**Exercise directions**
Copy out all of the material exactly as presented.

**Available data**
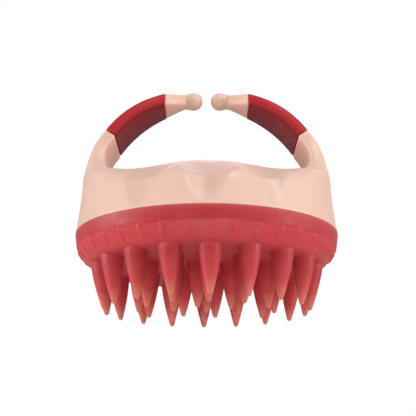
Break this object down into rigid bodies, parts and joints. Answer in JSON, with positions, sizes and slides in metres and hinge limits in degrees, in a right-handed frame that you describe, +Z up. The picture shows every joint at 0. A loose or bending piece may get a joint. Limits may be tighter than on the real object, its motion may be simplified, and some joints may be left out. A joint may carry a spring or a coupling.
{
  "type": "scalp massager brush",
  "caption": "Palm-held scalp massager: a round pad of soft cone bristles under a domed grooved body with two sprung hand straps.",
  "frame": {"origin": "centre of the plane that the bristle tips rest on", "axes": "+Z up, away from the bristles; the arms reach to -X and +X; the front finger grooves face -Y"},
  "size_m": [0.088, 0.088, 0.0778],
  "materials": {
    "shell_pink": "satin moulded",
    "carrier_white": "moulded",
    "seal_black": "matte",
    "screw_steel": "zinc plated",
    "pad_red": "matte silicone",
    "sleeve_red": "soft touch"
  },
  "bodies": {
    "casing": {"top_shell": "shell_pink", "base_plate": "carrier_white", "seal_ring": "seal_black", "plate_screws": "screw_steel", "bristle_pad": "pad_red", "outer_bristles": "pad_red", "middle_bristles": "pad_red", "inner_bristles": "pad_red", "centre_bristle": "pad_red"},
    "left_arm": {"arm_left": "shell_pink", "grip_sleeve_left": "sleeve_red"},
    "right_arm": {"arm_right": "shell_pink", "grip_sleeve_right": "sleeve_red"}
  },
  "joints": [
    {"name": "left_arm_flex", "type": "hinge", "parent": "casing", "child": "left_arm", "pos_m": [-0.0369, 0, 0.045], "axis": [0, -1, 0], "range_deg": [-2.5, 22], "stiffness_Nm_per_rad": 0.6},
    {"name": "right_arm_flex", "type": "hinge", "parent": "casing", "child": "right_arm", "pos_m": [0.0369, 0, 0.045], "axis": [0, 1, 0], "range_deg": [-2.5, 22], "stiffness_Nm_per_rad": 0.6}
  ]
}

**Finished task**
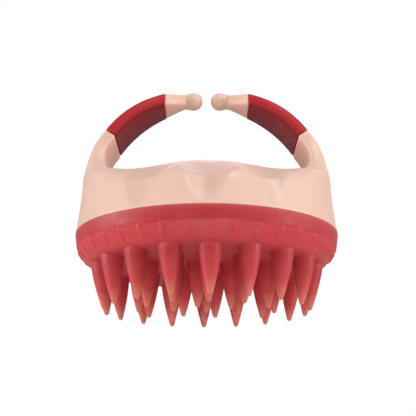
Break this object down into rigid bodies, parts and joints. Answer in JSON, with positions, sizes and slides in metres and hinge limits in degrees, in a right-handed frame that you describe, +Z up. The picture shows every joint at 0. A loose or bending piece may get a joint. Limits may be tighter than on the real object, its motion may be simplified, and some joints may be left out. A joint may carry a spring or a coupling.
{
  "type": "scalp massager brush",
  "caption": "Palm-held scalp massager: a round pad of soft cone bristles under a domed grooved body with two sprung hand straps.",
  "frame": {"origin": "centre of the plane that the bristle tips rest on", "axes": "+Z up, away from the bristles; the arms reach to -X and +X; the front finger grooves face -Y"},
  "size_m": [0.088, 0.088, 0.0778],
  "materials": {
    "shell_pink": "satin moulded",
    "carrier_white": "moulded",
    "seal_black": "matte",
    "screw_steel": "zinc plated",
    "pad_red": "matte silicone",
    "sleeve_red": "soft touch"
  },
  "bodies": {
    "casing": {"top_shell": "shell_pink", "base_plate": "carrier_white", "seal_ring": "seal_black", "plate_screws": "screw_steel", "bristle_pad": "pad_red", "outer_bristles": "pad_red", "middle_bristles": "pad_red", "inner_bristles": "pad_red", "centre_bristle": "pad_red"},
    "left_arm": {"arm_left": "shell_pink", "grip_sleeve_left": "sleeve_red"},
    "right_arm": {"arm_right": "shell_pink", "grip_sleeve_right": "sleeve_red"}
  },
  "joints": [
    {"name": "left_arm_flex", "type": "hinge", "parent": "casing", "child": "left_arm", "pos_m": [-0.0369, 0, 0.045], "axis": [0, -1, 0], "range_deg": [-2.5, 22], "stiffness_Nm_per_rad": 0.6},
    {"name": "right_arm_flex", "type": "hinge", "parent": "casing", "child": "right_arm", "pos_m": [0.0369, 0, 0.045], "axis": [0, 1, 0], "range_deg": [-2.5, 22], "stiffness_Nm_per_rad": 0.6}
  ]
}